US president Donald Trump once again stirred controversy when rumours spread that he had offered roughly $1bn to a German biotech company to acquire the exclusive rights of a future vaccine against the coronavirus. Both parties denied the story, and the backlash from the wider public quickly dissipated, while the more subtle market message contained in the rumour just got stronger: the current crisis may well be a huge opportunity for some industries.
fDi Magazine spoke to Henry Loewendahl, founder and CEO of foreign investment advisory firm Wavteq, to identify those sectors that are expected to shore up global flows of FDI, which will inevitably take a hit, and remain a possible target for investment promotion agencies (IPAs) and economic development organisations (EDOs).
“E-commerce is an easy guess because people now have to shop online,” says Mr Loewendahl. “Amazon has just announced 100,000 new jobs in the US, that’s a huge expansion, which will feed throughout the whole value chain.” The company also announced an investment of $350m to raise pay across its existing workforce in the US, Canada and Europe.
Legacy players are also upping their online game. In the UK, supermarket chain Morrisons is hiring 2500 new drivers and pickers, plus 1000 staff in its distribution centres, to meet demand from online customers.
2. Digital technologies
“The coronavirus emergency will force people to work from home on a scale that is unprecedented,” says Mr Loewendahl, with companies active in remote teleconferencing and ICT services standing out as clear winners, as well as online content providers such as Netflix.
Overall, companies providing software and IT services have produced more than half of the investment signal tracked by foreign investment monitor fDi Markets in the first two weeks of March.
A natural corollary from the pick-up in demand of online services is growing demand for cybersecurity.
“Cybersecurity was already the hottest sub-sector of FDI even before the crisis started, and suffers from the biggest skills gap in the whole market,” explains Mr Loewendahl.
The demand for cybersecurity solutions will spike up at corporate and government level, as well as individual level as countries like Israel are following in the footsteps of Taiwan in allowing the tracking of smartphones of people suspected of being infected with coronavirus.
4. Healthcare and biotechnology
No surprise here. “Everybody is searching for a vaccine and healthcare services at the moment,” Mr Loewendahl says.
The coronavirus crisis has put an unprecedented strain on healthcare systems across the globe and governments will crowd in any available resource from public and private healthcare service providers to deal with it.

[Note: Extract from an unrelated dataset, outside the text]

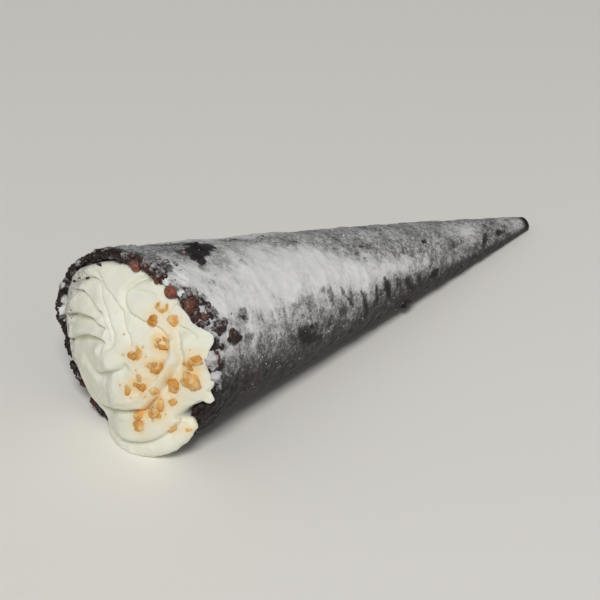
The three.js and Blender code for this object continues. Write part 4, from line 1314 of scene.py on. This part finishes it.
# ---------------------------------------------------------------------------
# Materials
# ---------------------------------------------------------------------------
class Nodes:
    def __init__(self, name):
        self.m = bpy.data.materials.new(name)
        self.m.use_nodes = True
        self.t = self.m.node_tree
        self.t.nodes.clear()
        self.out = self.t.nodes.new("ShaderNodeOutputMaterial")
        self.b = self.t.nodes.new("ShaderNodeBsdfPrincipled")
        self.link(self.b.outputs[0], self.out.inputs["Surface"])
        tc = self.t.nodes.new("ShaderNodeTexCoord")
        self.obj = tc.outputs["Object"]

    def link(self, a, b):
        self.t.links.new(a, b)

    def noise(self, scale, detail=3.0, rough=0.55, distortion=0.0, vector=None):
        n = self.t.nodes.new("ShaderNodeTexNoise")
        n.inputs["Scale"].default_value = scale
        n.inputs["Detail"].default_value = detail
        n.inputs["Roughness"].default_value = rough
        n.inputs["Distortion"].default_value = distortion
        self.link(vector or self.obj, n.inputs["Vector"])
        return n.outputs["Fac"]

    def voronoi(self, scale, feature="F1", vector=None):
        n = self.t.nodes.new("ShaderNodeTexVoronoi")
        n.feature = feature
        n.inputs["Scale"].default_value = scale
        self.link(vector or self.obj, n.inputs["Vector"])
        return n.outputs["Distance"]

    def math(self, op, a, b=None, c=None, clamp=False):
        n = self.t.nodes.new("ShaderNodeMath")
        n.operation = op
        n.use_clamp = clamp
        for i, v in enumerate((a, b, c)):
            if v is None:
                continue
            if isinstance(v, (int, float)):
                n.inputs[i].default_value = v
            else:
                self.link(v, n.inputs[i])
        return n.outputs[0]

    def ramp(self, fac, stops, smooth_=True):
        n = self.t.nodes.new("ShaderNodeValToRGB")
        n.color_ramp.interpolation = "EASE" if smooth_ else "LINEAR"
        els = n.color_ramp.elements
        while len(els) > 1:
            els.remove(els[-1])
        for i, (pos, col) in enumerate(stops):
            e = els[0] if i == 0 else els.new(pos)
            e.position = pos
            e.color = (*col, 1.0)
        self.link(fac, n.inputs["Fac"])
        return n.outputs["Color"]

    def mix(self, fac, a, b):
        n = self.t.nodes.new("ShaderNodeMix")
        n.data_type = "RGBA"
        if isinstance(fac, (int, float)):
            n.inputs[0].default_value = fac
        else:
            self.link(fac, n.inputs[0])
        for sock, v in ((n.inputs[6], a), (n.inputs[7], b)):
            if isinstance(v, tuple):
                sock.default_value = (*v, 1.0)
            else:
                self.link(v, sock)
        return n.outputs[2]

    def map_range(self, v, a, b, c=0.0, d=1.0, smooth_=True):
        n = self.t.nodes.new("ShaderNodeMapRange")
        n.interpolation_type = "SMOOTHSTEP" if smooth_ else "LINEAR"
        n.clamp = True
        self.link(v, n.inputs["Value"])
        for key, x in (("From Min", a), ("From Max", b), ("To Min", c), ("To Max", d)):
            n.inputs[key].default_value = x
        return n.outputs["Result"]

    def attribute(self, name):
        n = self.t.nodes.new("ShaderNodeAttribute")
        n.attribute_name = name
        return n.outputs["Fac"]

    def bump(self, height, strength, distance, normal=None):
        n = self.t.nodes.new("ShaderNodeBump")
        n.inputs["Strength"].default_value = strength
        n.inputs["Distance"].default_value = distance
        self.link(height, n.inputs["Height"])
        if normal is not None:
            self.link(normal, n.inputs["Normal"])
        return n.outputs["Normal"]

    def set(self, **kw):
        for k, v in kw.items():
            self.b.inputs[k.replace("_", " ")].default_value = v


def srgb(r, g, b):
    f = lambda c: (c / 255 / 12.92) if c / 255 <= 0.04045 else ((c / 255 + 0.055) / 1.055) ** 2.4
    return (f(r), f(g), f(b))


# whipped cream
mc = Nodes("whipped_cream")
tone = mc.noise(180, 3, 0.5)
col = mc.ramp(tone, [(0.3, srgb(238, 237, 219)), (0.7, srgb(243, 243, 230))])
col = mc.mix(mc.math("MULTIPLY", mc.attribute("stain"), 0.80), col, srgb(252, 214, 148))
spk = mc.map_range(mc.math("ADD", mc.noise(1500, 4, 0.65), mc.math("MULTIPLY", mc.noise(420, 3), 0.5)), 0.76, 0.96)
dust_and_edge_shade = mc.mix(spk, srgb(214, 213, 206), srgb(132, 128, 121))
line_ = mc.math("ABSOLUTE", mc.math("SUBTRACT", mc.noise(360, 3, 0.6, 0.5), 0.5))
crack = mc.math("MULTIPLY", mc.map_range(line_, 0.0, 0.030, 1.0, 0.0), mc.map_range(mc.noise(230, 2), 0.48, 0.60))
dust_and_edge_shade = mc.mix(mc.math("MULTIPLY", crack, 0.8), dust_and_edge_shade, srgb(84, 76, 72))
# painted shade: where the dust value runs from 0.9 to 1.6 the colour is drawn to a darker grey along the cream's far
# edge
dust_and_edge_shade = mc.mix(mc.map_range(mc.attribute("dust"), 0.9, 1.6), dust_and_edge_shade, srgb(192, 190, 181))
col = mc.mix(mc.math("MULTIPLY", mc.attribute("dust"), 0.95, clamp=True), col, dust_and_edge_shade)
mc.link(col, mc.b.inputs["Base Color"])
mc.link(mc.map_range(mc.noise(900, 3), 0.3, 0.7, 0.46, 0.60), mc.b.inputs["Roughness"])
mc.b.subsurface_method = "RANDOM_WALK"
mc.set(Subsurface_Weight=0.36, Subsurface_Radius=(1.0, 0.88, 0.62), Subsurface_Scale=0.0011, IOR=1.40)
mc.b.inputs["Specular IOR Level"].default_value = 0.35
hb = mc.math("ADD", mc.math("MULTIPLY", mc.noise(2600, 4, 0.6), 0.6), mc.math("MULTIPLY", mc.noise(700, 3, 0.5), 0.8))
mc.link(mc.bump(hb, 0.35, 0.00012), mc.b.inputs["Normal"])

# dark coating under a veil of sugar
mh = Nodes("sugared_coating")
cov = mh.attribute("sugar")
stretch = mh.t.nodes.new("ShaderNodeMapping")
stretch.inputs["Scale"].default_value = (1.0, 0.42, 0.42)
stretch.inputs["Rotation"].default_value = (0.0, -0.154, 0.0)
mh.link(mh.obj, stretch.inputs["Vector"])
f1 = mh.noise(1150, 5, 0.62)
f2 = mh.noise(2900, 3, 0.6)
f3 = mh.noise(430, 4, 0.55, 0.4)
f4 = mh.noise(1100, 3, 0.6, 0.3, stretch.outputs[0])
dev = mh.math("ADD", mh.math("MULTIPLY", mh.math("SUBTRACT", f1, 0.5), 1.5),
              mh.math("ADD", mh.math("MULTIPLY", mh.math("SUBTRACT", f2, 0.5), 1.3),
                      mh.math("ADD", mh.math("MULTIPLY", mh.math("SUBTRACT", f3, 0.5), 0.8),
                              mh.math("MULTIPLY", mh.math("SUBTRACT", f4, 0.5), 0.1))))
# the speckle shows most where the veil is thin, and not at all where nothing lies
room = mh.math("MULTIPLY", mh.map_range(cov, 0.0, 0.20, 0.14, 1.0, smooth_=False), mh.map_range(cov, 0.55, 1.0, 1.0, 0.40, smooth_=False))
raw = mh.math("ADD", cov, mh.math("MULTIPLY", dev, room))
sugar = mh.math("ADD", mh.math("MULTIPLY", cov, 0.42), mh.math("MULTIPLY", mh.map_range(raw, 0.02, 0.92), 0.60), clamp=True)
dark = mh.ramp(mh.noise(260, 4, 0.6), [(0.3, srgb(20, 16, 17)), (0.55, srgb(30, 24, 25)), (0.75, srgb(56, 38, 34))])
white = mh.ramp(mh.noise(500, 3), [(0.3, srgb(226, 226, 226)), (0.7, srgb(237, 236, 235))])
base = mh.mix(sugar, dark, white)
mh.link(base, mh.b.inputs["Base Color"])
mh.link(mh.map_range(sugar, 0.0, 0.5, 0.50, 0.92, smooth_=False), mh.b.inputs["Roughness"])
mh.set(IOR=1.42)
mh.b.inputs["Specular IOR Level"].default_value = 0.22
hh = mh.math("ADD", mh.math("MULTIPLY", sugar, 0.5),
             mh.math("ADD", mh.math("MULTIPLY", f2, 0.25), mh.math("MULTIPLY", mh.noise(900, 4, 0.6), 0.6)))
mh.link(mh.bump(hh, 0.5, 0.00020), mh.b.inputs["Normal"])


def nut_material(name, sugar_amount):
    m = Nodes(name)
    red = m.attribute("red")
    v = m.noise(900, 4, 0.6)
    dark_ = m.ramp(v, [(0.3, srgb(22, 17, 18)), (0.7, srgb(48, 34, 31))])
    brown = m.ramp(v, [(0.3, srgb(96, 52, 40)), (0.7, srgb(150, 92, 70))])
    base_ = m.mix(red, dark_, brown)
    # sugar lies on what faces up
    geo = m.t.nodes.new("ShaderNodeNewGeometry")
    sep = m.t.nodes.new("ShaderNodeSeparateXYZ")
    m.link(geo.outputs["Normal"], sep.inputs[0])
    up = m.map_range(sep.outputs["Z"], -0.2, 1.0, -0.35, 0.22, smooth_=False)
    nn = m.math("ADD", m.math("ADD", m.math("MULTIPLY", m.math("SUBTRACT", m.noise(1300, 4, 0.6), 0.5), 1.3),
                              m.math("MULTIPLY", m.math("SUBTRACT", m.noise(420, 2), 0.5), 1.2)), up)
    sg = m.map_range(m.math("ADD", nn, m.math("ADD", m.attribute("dust"), sugar_amount)), 0.0, 0.75, smooth_=False)
    sg = m.math("MULTIPLY", sg, m.map_range(red, 0.4, 1.0, 1.0, 0.06, smooth_=False))
    m.link(m.mix(sg, base_, srgb(206, 205, 206)), m.b.inputs["Base Color"])
    m.link(m.map_range(sg, 0.0, 0.6, 0.40, 0.9, smooth_=False), m.b.inputs["Roughness"])
    m.link(m.bump(m.math("ADD", m.noise(1600, 4, 0.6), m.math("MULTIPLY", sg, 0.6)), 0.5, 0.0002), m.b.inputs["Normal"])
    m.set(IOR=1.45)
    m.b.inputs["Specular IOR Level"].default_value = 0.35
    return m


mn = nut_material("coated_nuts", 0.04)
mk = nut_material("coating_crumbs", 0.06)

# nut brittle
mb = Nodes("nut_brittle")
tn = mb.attribute("tone")
nv = mb.noise(700, 4, 0.6, 0.6)
amber = mb.ramp(nv, [(0.3, srgb(226, 164, 82)), (0.5, srgb(236, 182, 106)), (0.7, srgb(244, 208, 146))])
deep = mb.ramp(nv, [(0.3, srgb(176, 116, 38)), (0.55, srgb(210, 148, 58)), (0.75, srgb(224, 172, 92))])
film = mb.map_range(mb.math("ADD", mb.noise(520, 3, 0.5), mb.math("MULTIPLY", mb.noise(1700, 3), 0.4)), 0.66, 0.86)
tint = mb.mix(mb.map_range(tn, -0.9, -0.2, 1.0, 0.0), mb.mix(tn, amber, deep), srgb(226, 206, 146))     # the finest bits are pale
mb.link(mb.mix(mb.math("MULTIPLY", film, 0.55), tint, srgb(244, 226, 182)), mb.b.inputs["Base Color"])
mb.b.subsurface_method = "RANDOM_WALK"
mb.set(Subsurface_Weight=0.50, Subsurface_Radius=(1.0, 0.82, 0.46), Subsurface_Scale=0.0007, IOR=1.45, Coat_Weight=0.06,
       Coat_Roughness=0.25)
mb.link(mb.map_range(mb.noise(1500, 3), 0.3, 0.7, 0.42, 0.62), mb.b.inputs["Roughness"])
mb.link(mb.bump(mb.noise(1900, 4, 0.6), 0.5, 0.00018), mb.b.inputs["Normal"])

# grains of sugar
mg = Nodes("icing_sugar")
mg.link(mg.ramp(mg.noise(900, 2), [(0.3, srgb(214, 216, 220)), (0.7, srgb(240, 240, 241))]), mg.b.inputs["Base Color"])
mg.set(Roughness=0.85, IOR=1.5)

for ob, mat, slot in ((cream, mc, "whipped_cream"), (horn, mh, "dark_coating"), (nuts, mn, "dark_coating"),
                      (crumbs, mk, "dark_coating"), (chips, mb, "whipped_cream"), (grains, mg, "dark_coating")):
    ob.data.materials.clear()
    ob.data.materials.append(mat.m)
    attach(ob, "root")
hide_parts("cream")
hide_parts("horn")

# ---------------------------------------------------------------------------
# Stage: pale floor, soft light
# ---------------------------------------------------------------------------
floor = mesh_object("floor", [(-3, -3, 0), (3, -3, 0), (3, 3, 0), (-3, 3, 0)], [[0, 1, 2, 3]], False)
mf = Nodes("floor")
mf.link(mf.ramp(mf.noise(3.0, 2), [(0.3, srgb(248, 245, 238)), (0.7, srgb(250, 247, 241))]), mf.b.inputs["Base Color"])
mf.set(Roughness=0.8)
floor.data.materials.append(mf.m)


def area(name, direction, dist, size, power, colour=(1, 1, 1)):
    d = np.array(direction, float)
    d /= np.linalg.norm(d)
    lamp = bpy.data.lights.new(name, "AREA")
    lamp.shape = "DISK"
    lamp.size = size
    lamp.energy = power
    lamp.color = colour
    ob = bpy.data.objects.new(name, lamp)
    bpy.context.scene.collection.objects.link(ob)
    c = place(np.array([-20, 0, 15.0]))
    ob.location = c + d * dist
    ob.rotation_euler = Vector(d).to_track_quat("Z", "Y").to_euler()
    return ob


area("key", (-0.51, -0.44, 0.74), 2.0, 0.62, 23.0, (1.0, 0.995, 0.98))
area("fill", (0.60, -0.74, 0.24), 1.4, 0.7, 1.5, (0.98, 0.99, 1.0))

world = bpy.data.worlds.new("world")
world.use_nodes = True
bg = world.node_tree.nodes["Background"]
bg.inputs["Color"].default_value = (0.98, 0.985, 1.0, 1)
bg.inputs["Strength"].default_value = 0.20
bpy.context.scene.world = world
bpy.context.scene.view_settings.view_transform = "Standard"
bpy.context.scene.view_settings.look = "None"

Biotech is the hottest industry at the moment. The global rush to find a vaccine is pumping hundreds of millions of dollars into companies in the sector. There are 35 biotech firms and academic institutions trying to develop a vaccine against Covid-19. Boston-based Moderna has already started human trials in Seattle, whereas German BioNTech announced a partnership with Pfizer that pushed its share price up more than 70% in US trading on March 17.
5. Renewable energies
“Global warming and environmental risks have not gone away, they are just more difficult to find in the press,” says Mr Loewendahl.
Sector-wise, renewable energy was the sixth largest recipient of FDI in terms of number of announced projects and the second largest for capital expenditure in January, according to figures from fDi Markets.
These sectors provide some guidance for IPAs and EDOs currently trying to navigate today’s troubled waters. However, the typical long-term approach of foreign investors leaves the door open for IPAs to promote investment in sectors that are currently the hardest hit. In the midst of the Italian coronavirus emergency, Thai hotel operator Six Senses announced plans to open 95 hotel rooms in a historic property in Rome by 2021.
“In the short-term it’s about survival. In two to three years time we will have a vaccine and things will be back to normal,” Mr Loewendahl concludes.